■ Task to complete: Can the data below be set down again exactly, line for line?

■ Data:
┏━━

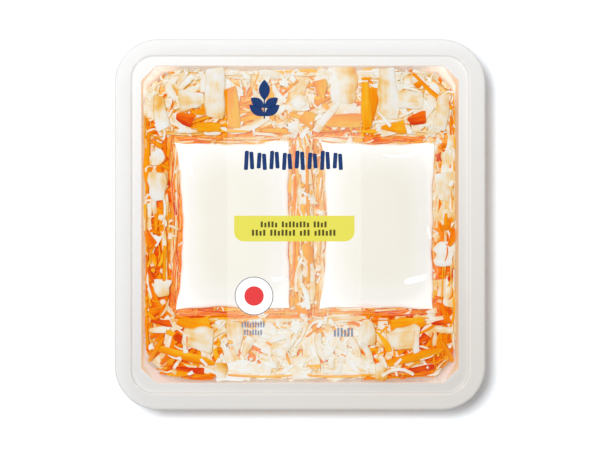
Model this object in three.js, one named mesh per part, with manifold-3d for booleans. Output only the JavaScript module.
// A sealed square tray of coleslaw: a clear moulded tray with a wide rim, a heap of shredded white cabbage and
// carrot in it, two sachets of dressing lying on the heap, and a film sealed to the rim.
// Millimetres, +Z up, the origin in the middle of the face that the tray stands on.
import * as THREE from "three";
import { mergeVertices } from "three/addons/utils/BufferGeometryUtils.js";
import Module from "manifold-3d";

const wasm = await Module();
wasm.setup();

// ---------------------------------------------------------------- driving dimensions

const TRAY_SIDE = 190; // across the rim, both ways
const TRAY_HEIGHT = 48; // foot to sealing face
const WALL = 0.8;
const RIM_RADIUS = 22.8; // the rim's corners in plan
const LIP_DROP = 3; // the rim's edge is turned down by this much
const LIP_ROUNDING = 1.4; // in section, where it turns down
const FOLD_ROUNDING = 0.5; // in section, at the step and the cavity's mouth
const STEP_SIDE = 172.8; // where the rim steps down to the ledge
const STEP_RADIUS = 11.8;
const LEDGE_DEPTH = 3; // sealing face to ledge
const CAVITY_SIDE = 162.8; // the cavity's mouth, at the ledge
const CAVITY_CUT = 7.7; // its corners are cut at 45 degrees
const CAVITY_RADIUS = 2.6; // and the cut's two edges are rounded
const DRAFT = 4.2; // how far each wall leans in on its way down
const FOOT_RADIUS = 5.5; // wall to foot, in section
const FOOT_WIDTH = 9; // the flat ring that the tray stands on
const PANEL_RISE = 1.5; // the floor inside that ring is raised

const FILM_SIDE = 186.8;
const FILM_THICKNESS = 0.4;

const SACHET_WIDTH = 66;
const SACHET_LENGTH = 94;
const SACHET_THICKNESS = 15.4; // at the middle of the pillow
const SACHET_SEAM = 4.4; // the flat sealed border
const SEAM_THICKNESS = 0.8;
const SACHET_WAIST = 1.6; // how far each side pulls in, halfway along
const PILLOW_STEPS = [0.2, 0.45, 0.7, 0.88, 0.97, 1]; // from the middle of the filled part to its seam
const SACHET_Y = -0.7;
const SACHET_Z = 39.6; // the height of the sealed borders
const SACHETS = { sachet_left: { x: -34.8, turn: 0.006 }, sachet_right: { x: 39.7, turn: -0.01 } };
const BED_TOP = 12; // the space over a sachet's border that the heap leaves free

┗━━

■ Task solution:
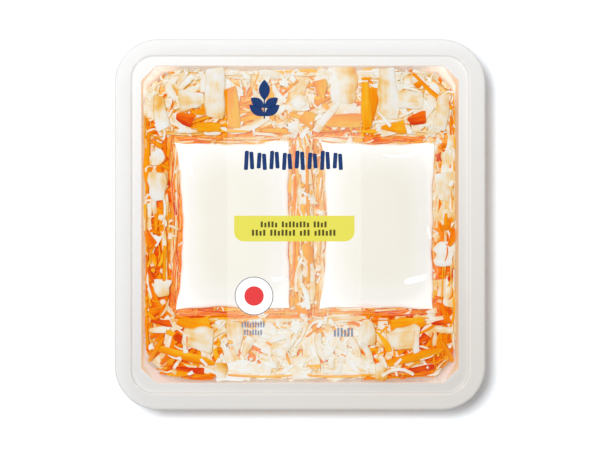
Model this object in three.js, one named mesh per part, with manifold-3d for booleans. Output only the JavaScript module.
// A sealed square tray of coleslaw: a clear moulded tray with a wide rim, a heap of shredded white cabbage and
// carrot in it, two sachets of dressing lying on the heap, and a film sealed to the rim.
// Millimetres, +Z up, the origin in the middle of the face that the tray stands on.
import * as THREE from "three";
import { mergeVertices } from "three/addons/utils/BufferGeometryUtils.js";
import Module from "manifold-3d";

const wasm = await Module();
wasm.setup();

// ---------------------------------------------------------------- driving dimensions

const TRAY_SIDE = 190; // across the rim, both ways
const TRAY_HEIGHT = 48; // foot to sealing face
const WALL = 0.8;
const RIM_RADIUS = 22.8; // the rim's corners in plan
const LIP_DROP = 3; // the rim's edge is turned down by this much
const LIP_ROUNDING = 1.4; // in section, where it turns down
const FOLD_ROUNDING = 0.5; // in section, at the step and the cavity's mouth
const STEP_SIDE = 172.8; // where the rim steps down to the ledge
const STEP_RADIUS = 11.8;
const LEDGE_DEPTH = 3; // sealing face to ledge
const CAVITY_SIDE = 162.8; // the cavity's mouth, at the ledge
const CAVITY_CUT = 7.7; // its corners are cut at 45 degrees
const CAVITY_RADIUS = 2.6; // and the cut's two edges are rounded
const DRAFT = 4.2; // how far each wall leans in on its way down
const FOOT_RADIUS = 5.5; // wall to foot, in section
const FOOT_WIDTH = 9; // the flat ring that the tray stands on
const PANEL_RISE = 1.5; // the floor inside that ring is raised

const FILM_SIDE = 186.8;
const FILM_THICKNESS = 0.4;

const SACHET_WIDTH = 66;
const SACHET_LENGTH = 94;
const SACHET_THICKNESS = 15.4; // at the middle of the pillow
const SACHET_SEAM = 4.4; // the flat sealed border
const SEAM_THICKNESS = 0.8;
const SACHET_WAIST = 1.6; // how far each side pulls in, halfway along
const PILLOW_STEPS = [0.2, 0.45, 0.7, 0.88, 0.97, 1]; // from the middle of the filled part to its seam
const SACHET_Y = -0.7;
const SACHET_Z = 39.6; // the height of the sealed borders
const SACHETS = { sachet_left: { x: -34.8, turn: 0.006 }, sachet_right: { x: 39.7, turn: -0.01 } };
const BED_TOP = 12; // the space over a sachet's border that the heap leaves free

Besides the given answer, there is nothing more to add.